As detailed in a recent report, RBC analyst Atul Bhatia opines that instead of hastily introducing a fully-fledged retail and wholesale CBDC, the Federal Reserve is more inclined to adopt a cautious and gradual trajectory.

Bhatia stated, “We think the Federal Reserve will continue to emphasize incremental technology improvements versus a risky push to transform the payments infrastructure,”.

CBDCs hold the potential to revolutionize efficiencies beyond the scope of existing payment systems by simplifying the interplay among multiple intermediaries into a unified, central-bank-administered database capable of directly issuing digital currency to individual wallets. However, this technological leap comes hand in hand with specific risks.

“We think having a single point of failure for dollar payments in a world that uses the greenback for all manner of trade is a terrible idea,” Bhatia noted. “In one move, the U.S. would create an unparalleled target for hackers and thieves, not to mention terrorists or geopolitical rivals.”

Bhatia conveyed “despite the hype around CBDCs, we see a host of security, privacy, and governance concerns that we believe outweigh the theoretical gains on efficiency.” He added that “commercial bank accounts and physical cash are likely to remain at the center of U.S. financial architecture for the foreseeable future.” 

The Federal Reserve has been diligently evaluating the potential implications of introducing a CBDC, undertaking a series of studies, pilot trials, and experiments to comprehensively assess the technology and its inherent limitations.

Simultaneously, the U.S. central bank has already developed a real-time payment system known as FedNow.
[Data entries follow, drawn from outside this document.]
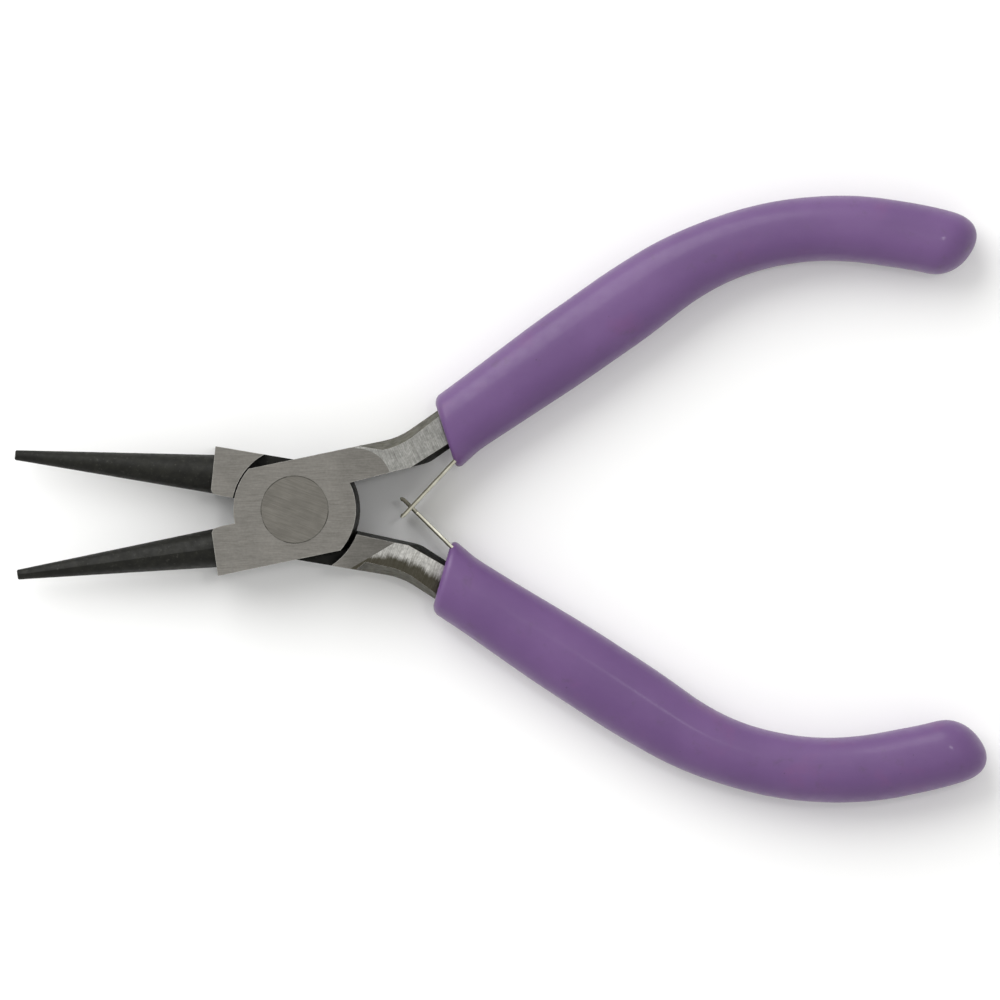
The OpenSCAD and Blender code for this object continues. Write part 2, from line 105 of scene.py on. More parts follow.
# Leaf springs.
LEAF_T = 0.5
LEAF_W = 5.0
LEAF_AT = Vector((26.304, 5.749))                 # the leaf's bend, in the half's frame
LEAF_HEADING = 180.0 + 35.1
PAD_STATIONS = (7.5, 4.0, 1.0)                    # distances from the bend back along the pad
STATION_STEP = 0.4                                # spacing of the blade's stations
CROSS_LEN = 14.69                                 # from the bend to where the leaves cross
PAST_LEN = 1.25                                   # and from there to the curl
WINDOW_HALF = 0.95                                # half length and height of the front leaf's window
WINDOW_H = 2.6
TONGUE_H = 2.0                                    # height of the rear leaf's tongue
CURL_R = 0.5
CURL_ANGLE = 60.0
CURL_STEPS = 8
LEAF_EDGE_R = 0.07

# Steel.
RIVET_R = 4.2
EDGE_R = 0.18                                     # rounding of the steel's edges, used in the shading to place their painted highlight
ROOT_R = 9.0                                      # the turn of the handle's outer edge, and its middle
TURN_CENTRE = Vector((12.7, 15.15))
TANG_IN = -1.995                                  # the tang's inner face, across from the path
TANG_W = 4.75
HANDLE_FROM = 5.0                                 # how far past the pivot a half's root begins


# ---- placing ----

def to_frame(side, point):
    """A point of a half's own frame, in millimetres, as a point of the object's frame, in metres."""
    x, y, z = point
    angle = math.radians(OPEN)
    if side == "rear":
        y, z, angle = -y, THICK - z, -angle
    turned = (x * math.cos(angle) - y * math.sin(angle), x * math.sin(angle) + y * math.cos(angle), z)
    return Vector(turned) * MM


def path(s):
    """Point and heading, in radians, of the handle's path at a distance s from its start."""
    heading = math.radians(HANDLE_ANGLE)
    along = Vector((math.cos(heading), math.sin(heading)))
    if s <= STRAIGHT_LEN:
        return PATH_START + s * along, heading
    centre = PATH_START + STRAIGHT_LEN * along - BEND_R * Vector((-along.y, along.x))
    heading -= (s - STRAIGHT_LEN) / BEND_R
    return centre + BEND_R * Vector((-math.sin(heading), math.cos(heading))), heading


def on_path(s, across, height):
    """A point at s along the path, across it and outwards, and at a height, in the half's frame."""
    point, heading = path(s)
    point = point + across * Vector((-math.sin(heading), math.cos(heading)))
    return Vector((point.x, point.y, height))


def smooth(t):
    t = min(max(t, 0.0), 1.0)
    return t * t * (3 - 2 * t)


def new_piece(name, mesh, material):
    mesh.update()
    piece = bpy.data.objects.new(name, mesh)
    bpy.context.scene.collection.objects.link(piece)
    piece.data.materials.append(material)
    return piece


def shade(mesh, angle):
    mesh.shade_smooth()
    mesh.set_sharp_from_angle(angle=math.radians(angle))


# ---- grips ----

def grip_width(s):
    """Width of the grip: level at its palm and its neck, and eased between the stations."""
    for (s0, w0), (s1, w1) in zip(WIDTHS, WIDTHS[1:]):
        if s <= s1:
            return w0 + (w1 - w0) * smooth((s - s0) / (s1 - s0))
    return WIDTHS[-1][1]


def signed_power(value, power):
    return math.copysign(abs(value) ** power, value)


def grip_ring(side, s, shrink=0.0, share=1.0):
    """One ring of the grip's skin: a rounded box section, moved in by shrink and scaled by share."""
    mouth = MOUTH_AT[side]
    nose = smooth((s - HANDLE_LEN + NOSE_TURN) / NOSE_TURN)
    slant = math.tan(math.radians(MOUTH_SLANT)) * (1 - smooth((s - mouth) / SLANT_LEN)) + NOSE_LEAN * nose
    flare = LIP_FLARE * (1 - smooth((s - mouth) / FLARE_LEN))
    half_w = grip_width(s) / 2 * share - shrink
    half_h = MID * share - shrink
    ring = []
    for j in range(RING_POINTS):
        a = 2 * math.pi * j / RING_POINTS
        u = half_w * signed_power(math.cos(a), 2 / SECTION_POWER)
        v = half_h * signed_power(math.sin(a), 2 / SECTION_POWER)
        if u < 0:
            u *= 1 + flare / half_w
        wave_start = REAR_WAVE if side == "rear" else 0
        place = (s * WAVE_ALONG, WAVE_ROUND * math.cos(a), WAVE_ROUND * math.sin(a) + wave_start)
        swell = 1 - WAVE_SHARE * (0.5 + 0.5 * noise.noise(Vector(place)))
        u, v = u * swell + NOSE_SHIFT * nose, v * swell
        ring.append(on_path(s + slant * u, u, MID + v))
    return ring


def bore_ring(side, depth, grow=0.0):
    """One ring of the mouth's opening: a box section with small round corners, at a depth in it."""
    s = MOUTH_AT[side] + depth
    slant = math.tan(math.radians(MOUTH_SLANT)) * (1 - smooth(depth / SLANT_LEN))
    centre = (BORE_OUTER + BORE_INNER) / 2
    half_w = (BORE_OUTER - BORE_INNER) / 2 + grow
    half_h = BORE_HALF_HEIGHT + grow
    ring = []
    for j in range(RING_POINTS):
        a = 2 * math.pi * j / RING_POINTS
        u = centre + half_w * signed_power(math.cos(a), BORE_POWER)
        v = half_h * signed_power(math.sin(a), BORE_POWER)
        ring.append(on_path(s + slant * u, u, MID + v))
    return ring


def grip_rings(side):
    """The grip's rings, from the bottom of its bore, over the lip and along the skin to its nose."""
    mouth = MOUTH_AT[side]
    rings = [bore_ring(side, depth) for depth in (BORE_DEPTH, BORE_DEPTH / 2, 2 * LIP_INNER_R)]
    for i in range(LIP_STEPS):
        a = math.pi / 2 * i / (LIP_STEPS - 1)
        rings.append(bore_ring(side, LIP_INNER_R * (1 - math.sin(a)), LIP_INNER_R * (1 - math.cos(a))))
    for i in range(LIP_STEPS + 1):
        a = math.pi / 2 * i / LIP_STEPS
        rings.append(grip_ring(side, mouth + LIP_R * (1 - math.cos(a)), LIP_R * (1 - math.sin(a))))
    start, end = mouth + LIP_R, HANDLE_LEN - NOSE_LEN
    rings += [grip_ring(side, start + (end - start) * i / BODY_STEPS) for i in range(1, BODY_STEPS)]
    for i in range(NOSE_STEPS):
        t = math.sin(math.pi / 2 * i / NOSE_STEPS)
        rings.append(grip_ring(side, end + NOSE_LEN * t, 0.0, (1 - t ** NOSE_POWER) ** (1 / NOSE_ROOT)))
    return rings


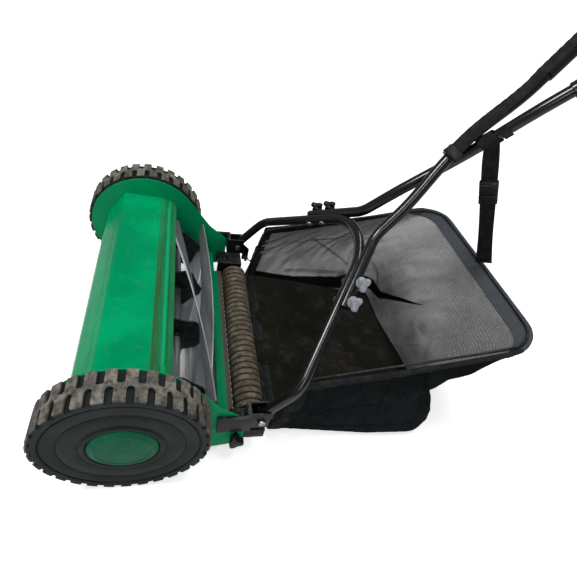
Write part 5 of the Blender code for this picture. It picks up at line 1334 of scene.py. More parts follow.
class MOWER_OT_reel(bpy.types.Operator):
    """Five twisted blades on four star plates and a steel shaft"""
    bl_idname = "mower.reel"
    bl_label = "Blade Reel"

    def execute(self, context):
        for index in range(BLADE_COUNT):
            number = index + 1
            dress(smooth(reel_blade(index), 30.0), "blade_ribbon_%d" % number, "reel", blade_steel,
                  "reel_blade_%d" % number)
        for number, x in enumerate(SPIDER_STATIONS, 1):
            dress(reel_spider(x), "spider_star_%d" % number, "reel", spider_enamel,
                  "reel_spider_%d" % number)
        low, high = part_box("reel_shaft")
        shaft = turned("shaft", [(low.x, 0.0), (low.x, SHAFT_RADIUS - 0.0008),
                                 (low.x + 0.0008, SHAFT_RADIUS), (high.x - 0.0008, SHAFT_RADIUS),
                                 (high.x, SHAFT_RADIUS - 0.0008), (high.x, 0.0)],
                       at(0.0, REEL_Y, REEL_Z), segments=40, closed=False)
        dress(smooth(shaft), "shaft_bar", "reel", blade_steel, "reel_shaft", slot="bright_steel")
        return {"FINISHED"}


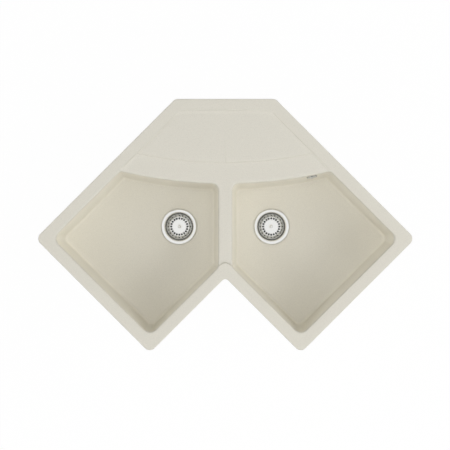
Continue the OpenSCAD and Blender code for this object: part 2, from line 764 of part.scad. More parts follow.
module overflow_elbow() {
    flange_top = -boss_face - overflow_gasket_t;
    back = -elbow_reach - elbow_r;
    cap_t = 2;
    hub_wall = 2;
    hub_h = 8;
    web_t = 3;
    web_h = 4;
    hub_z = flange_top - elbow_hub_depth;
    color("#E4E4E0") {
        difference() {
            union() {
                at_overflow() {
                    translate([0, 0, flange_top - elbow_flange_t])
                        cylinder(r = elbow_flange_r, h = elbow_flange_t);
                    translate([0, 0, back]) cylinder(r = elbow_r, h = flange_top - back - past);
                }
                translate(elbow_point - [0, 0, elbow_drop]) cylinder(r = spigot_r, h = elbow_drop);
            }
            at_overflow() translate([0, 0, back + cap_t]) cylinder(r = elbow_bore_r, h = flange_top - back);
            translate(elbow_point - [0, 0, elbow_drop + past])
                cylinder(r = spigot_r - spigot_wall, h = elbow_drop + past);
        }
        at_overflow() difference() {
            translate([0, 0, hub_z]) {
                cylinder(r = overflow_screw_r + hub_wall, h = hub_h);
                translate([-elbow_bore_r - past, -web_t / 2, 0])
                    cube([2 * (elbow_bore_r + past), web_t, web_h]);
            }
            translate([0, 0, hub_z - past]) cylinder(r = overflow_screw_r + fit_gap, h = hub_h + 2 * past);
        }
    }
}

// A place along the hose: [distance from the waste's axis, height, slope in degrees]
function hose_place(l) =
    l <= hose_flat_l ? [hose_start + l, hose_low_z, 0]
    : l <= hose_flat_l + hose_bend_l ? let (a = (l - hose_flat_l) / hose_bend_r * 180 / PI)
        [hose_reach - hose_bend_r + hose_bend_r * sin(a), hose_low_z + hose_bend_r * (1 - cos(a)), a]
    : [hose_reach, hose_low_z + hose_bend_r + l - hose_flat_l - hose_bend_l, 90];

function hose_ring(l, r) = let (p = hose_place(l))
    [for (i = [0:hose_sides - 1]) let (t = 360 * (i + 0.5) / hose_sides)
        [p[0] - r * cos(t) * sin(p[2]), r * sin(t), p[1] + r * cos(t) * cos(p[2])]];

module overflow_hose() {
    spare = (hose_l - 2 * cuff_l - rib_count * rib_pitch) / 2;
    first = cuff_l + spare;
    outside = concat([[0, cuff_r], [cuff_l, cuff_r]],
        [for (i = [0:rib_count - 1]) each
            [[first + i * rib_pitch, hose_root_r], [first + (i + 0.5) * rib_pitch, hose_r]]],
        [[hose_l - cuff_l, cuff_r], [hose_l, cuff_r]]);
    bore_steps = 8;
    bore = concat([0], [for (i = [0:bore_steps]) hose_flat_l + hose_bend_l * i / bore_steps], [hose_l]);
    n = hose_sides;
    m = len(outside);
    rings = concat([for (o = outside) hose_ring(o[0], o[1])], [for (l = bore) hose_ring(l, hose_bore_r)]);
    last = m + len(bore) - 1;
    function band(j, k) = [for (i = [0:n - 1]) let (h = (i + 1) % n) each
        [[j * n + i, j * n + h, k * n + h], [j * n + i, k * n + h, k * n + i]]];
    color("#B9BABC") translate([drain_x, drain_y, 0]) rotate([0, 0, hose_turn])
        polyhedron(points = [for (r = rings) each r],
            faces = concat(
                [for (j = [0:m - 2]) each band(j, j + 1)],
                [for (j = [m:last - 1]) each band(j + 1, j)],
                band(m, 0), band(m - 1, last)));
}

module hose_clamps() {
    band_t = 1;
    band_w = 8;
    ear_l = 5;
    module clamp() {
        rotate_extrude() translate([cuff_r + fit_gap, 0]) square([band_t, band_w]);
        translate([cuff_r + band_t / 2, -band_w / 2, 0]) cube([ear_l, band_w, band_w]);
    }
    color("#C9CBCC") {
        translate([drain_x, drain_y, hose_low_z]) rotate([0, 0, hose_turn])
            translate([hose_start + band_w / 2, 0, 0]) rotate([0, 90, 0]) clamp();
        translate([elbow_point.x, elbow_point.y, hose_top_z - 1.5 * band_w]) clamp();
    }
}

module clip_sockets() {
    color("#B8964E") for (i = [0:len(clip_places) - 1]) at_clip(i) translate([0, 0, -clip_boss_h])
        difference() {
            cylinder(r = socket_r, h = socket_l);
            translate([0, 0, -past]) cylinder(r = clip_screw_r + fit_gap, h = socket_l + 2 * past);
        }
}

module clip_screw(i) {
    washer_t = 1;
    washer_w = 1.5;
    socket_depth = 2;
    under_arm = -clip_boss_h - clip_screw_l;
    color("#C4C6C8") at_clip(i) difference() {
        union() {
            translate([0, 0, under_arm]) cylinder(r = clip_screw_r, h = clip_screw_l + clip_grip_l);
            translate([0, 0, under_arm - washer_t]) cylinder(r = clip_head_r, h = washer_t);
            translate([0, 0, under_arm - clip_head_h]) cylinder(r = clip_head_r - washer_w, h = clip_head_h);
        }
        translate([0, 0, under_arm - clip_head_h - past])
            cylinder(r = clip_screw_r, h = socket_depth + past, $fn = 6);
    }
}

// The arm lies along the rim when it is parked, and its lip stands up at the free end
module clip_arm(i) {
    lip_t = 4;
    tip_w = 12;
    gusset_h = 0.7 * lip_h;
    tooth = 2;
    color("#B9BCBF") at_clip(i) rotate([0, 0, 90]) translate([0, 0, arm_z]) difference() {
        union() {
            cylinder(r = arm_r, h = arm_t);
            linear_extrude(arm_t) polygon([
                [0, -arm_r], [arm_reach, -tip_w / 2], [arm_reach, tip_w / 2], [0, arm_r]]);
            translate([arm_reach - lip_t, -tip_w / 2, 0]) cube([lip_t, tip_w, lip_h]);
            translate([0, arm_t / 2, 0]) rotate([90, 0, 0]) linear_extrude(arm_t) polygon([
                [arm_r, arm_t / 2], [arm_reach - lip_t / 2, arm_t / 2], [arm_reach - lip_t / 2, gusset_h]]);
        }
        translate([0, 0, -past]) cylinder(r = clip_screw_r + fit_gap, h = lip_h);
        for (y = [-tip_w / 4, tip_w / 4]) translate([arm_reach - lip_t - past, y, lip_h]) rotate([45, 0, 0])
            cube([lip_t + 2 * past, tooth, tooth]);
    }
}

sink_body();
rim_seal();
strainer_cup(LEFT);  // left_strainer_cup
flange_gasket(LEFT);  // left_flange_gasket
waste_gasket(LEFT);  // left_waste_gasket
waste_body(LEFT);  // left_waste_body
waste_screw(LEFT);  // left_waste_screw
basket(LEFT);  // left_basket
basket_knob(LEFT);  // left_basket_knob
basket_stem(LEFT);  // left_basket_stem
basket_seal(LEFT);  // left_basket_seal
left_inlet_cap();
strainer_cup(RIGHT);  // right_strainer_cup
flange_gasket(RIGHT);  // right_flange_gasket
waste_gasket(RIGHT);  // right_waste_gasket
waste_body(RIGHT);  // right_waste_body
waste_screw(RIGHT);  // right_waste_screw
basket(RIGHT);  // right_basket
basket_knob(RIGHT);  // right_basket_knob
basket_stem(RIGHT);  // right_basket_stem
basket_seal(RIGHT);  // right_basket_seal
overflow_cover();
overflow_screw();
overflow_gasket();
overflow_elbow();
overflow_hose();
hose_clamps();
clip_sockets();
clip_screw(0);  // clip_screw_1
clip_screw(1);  // clip_screw_2
clip_screw(2);  // clip_screw_3
clip_screw(3);  // clip_screw_4
clip_screw(4);  // clip_screw_5
clip_screw(5);  // clip_screw_6
clip_screw(6);  // clip_screw_7
clip_screw(7);  // clip_screw_8
clip_arm(0);  // clip_arm_1
clip_arm(1);  // clip_arm_2
clip_arm(2);  // clip_arm_3
clip_arm(3);  // clip_arm_4
clip_arm(4);  // clip_arm_5
clip_arm(5);  // clip_arm_6
clip_arm(6);  // clip_arm_7
clip_arm(7);  // clip_arm_8
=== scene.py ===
"""Corner kitchen sink in pale quartz composite, with two bowls, seen from straight above."""

import math

import bmesh
import bpy
import numpy as np
from mathutils import Matrix, Vector
from mathutils.geometry import delaunay_2d_cdt


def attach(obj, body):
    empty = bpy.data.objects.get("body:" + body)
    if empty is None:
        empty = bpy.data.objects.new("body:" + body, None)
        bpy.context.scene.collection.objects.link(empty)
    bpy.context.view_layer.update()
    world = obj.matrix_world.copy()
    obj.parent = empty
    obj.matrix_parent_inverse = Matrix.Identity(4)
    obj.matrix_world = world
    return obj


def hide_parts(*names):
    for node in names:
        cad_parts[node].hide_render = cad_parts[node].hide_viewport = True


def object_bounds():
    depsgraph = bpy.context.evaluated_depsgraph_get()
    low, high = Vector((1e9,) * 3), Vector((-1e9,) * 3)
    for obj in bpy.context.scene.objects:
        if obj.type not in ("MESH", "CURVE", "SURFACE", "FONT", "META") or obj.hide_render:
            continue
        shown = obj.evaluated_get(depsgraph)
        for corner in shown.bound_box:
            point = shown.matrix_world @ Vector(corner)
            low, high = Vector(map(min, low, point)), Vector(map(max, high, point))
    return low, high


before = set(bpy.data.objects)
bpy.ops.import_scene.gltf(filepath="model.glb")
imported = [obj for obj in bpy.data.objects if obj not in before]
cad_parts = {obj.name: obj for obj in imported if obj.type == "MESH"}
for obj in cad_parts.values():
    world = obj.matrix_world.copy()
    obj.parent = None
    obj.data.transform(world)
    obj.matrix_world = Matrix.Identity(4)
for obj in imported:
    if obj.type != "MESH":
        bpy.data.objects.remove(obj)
cad_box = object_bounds()

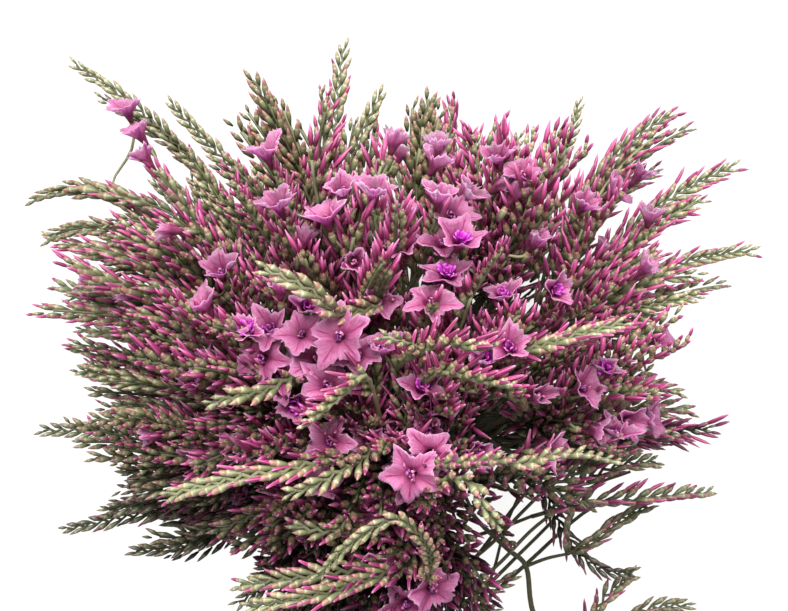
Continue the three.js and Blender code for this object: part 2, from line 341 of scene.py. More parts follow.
class Finish(Tree):
    """A material under way. Its x, y and z are the growth marks of the skins."""

    def __init__(self, name, roughness, specular=0.4):
        self.material = bpy.data.materials.new(name)
        self.material.use_nodes = True
        super().__init__(self.material.node_tree)
        self.shader = self.nodes["Principled BSDF"]
        self.shader.inputs["Roughness"].default_value = roughness
        self.shader.inputs["Specular IOR Level"].default_value = specular
        mark = self.nodes.new("ShaderNodeAttribute")
        mark.attribute_name = "growth"
        apart = self.nodes.new("ShaderNodeSeparateXYZ")
        self.links.new(mark.outputs["Vector"], apart.inputs[0])
        self.x, self.y, self.z = apart.outputs

    def ramp(self, factor, *stops):
        """Colours by place: each stop is its place and a colour in display steps."""
        node = self.nodes.new("ShaderNodeValToRGB")
        self.links.new(factor, node.inputs[0])
        elements = node.color_ramp.elements
        while len(elements) < len(stops):
            elements.new(1.0)
        for element, (place, *colour) in zip(elements, stops):
            element.position, element.color = place, srgb(*colour)
        return node.outputs[0]

    def fade(self, factor, low, high):
        """0 below low, 1 above high, smooth between."""
        node = self.nodes.new("ShaderNodeMapRange")
        node.interpolation_type = "SMOOTHSTEP"
        self.links.new(factor, node.inputs["Value"])
        node.inputs["From Min"].default_value = low
        node.inputs["From Max"].default_value = high
        return node.outputs[0]

    def mix(self, factor, a, b):
        node = self.nodes.new("ShaderNodeMix")
        node.data_type = "RGBA"
        colours = [s for s in node.inputs if s.type == "RGBA"]
        for socket, value in zip((node.inputs["Factor"], *colours), (factor, a, b)):
            self.give(socket, value)
        return next(s for s in node.outputs if s.type == "RGBA")

    def dry(self, colour, tone, spread, scale, blotch, bump):
        """Ends the finish: dried, creased and joined to the shader."""
        node = self.nodes.new("ShaderNodeGroup")
        node.node_tree = dry_tissue
        for socket, value in zip(node.inputs, (colour, tone, spread, scale, blotch)):
            self.give(socket, value)
        self.links.new(node.outputs["Color"], self.shader.inputs["Base Color"])
        creases = self.nodes.new("ShaderNodeBump")
        creases.inputs["Distance"].default_value = CREASE_DEPTH
        creases.inputs["Strength"].default_value = bump
        self.links.new(node.outputs["Height"], creases.inputs["Height"])
        self.links.new(creases.outputs[0], self.shader.inputs["Normal"])
        return self.material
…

While resembling a CBDC in enabling instantaneous digital settlements, it exclusively functions among depository institutions and abstains from utilizing blockchain technology.

Benefits of CBDC Recognized

Bhatia highlighted the prevailing inefficiencies within existing financial settlement systems and pinpointed specific advantages that a digital dollar could introduce.

“Ownership records would be fully electronic and consolidated, making movements between accounts simple and instantaneous,” he elucidated. “In practice, individuals and businesses would likely have accounts directly at the Fed, and buying groceries, for instance, would simply involve a customer moving CBDC from its Fed account to the grocer’s.”

The analyst also contended that a CBDC could expedite transactions for large enterprises, integrate a larger population into the financial system, and mitigate counterparty risk.

“CBDCs offer faster and cheaper payments, allow people currently outside the traditional banking system access to financial infrastructure, and could reduce settlement risk and delays on international trade,” he concluded.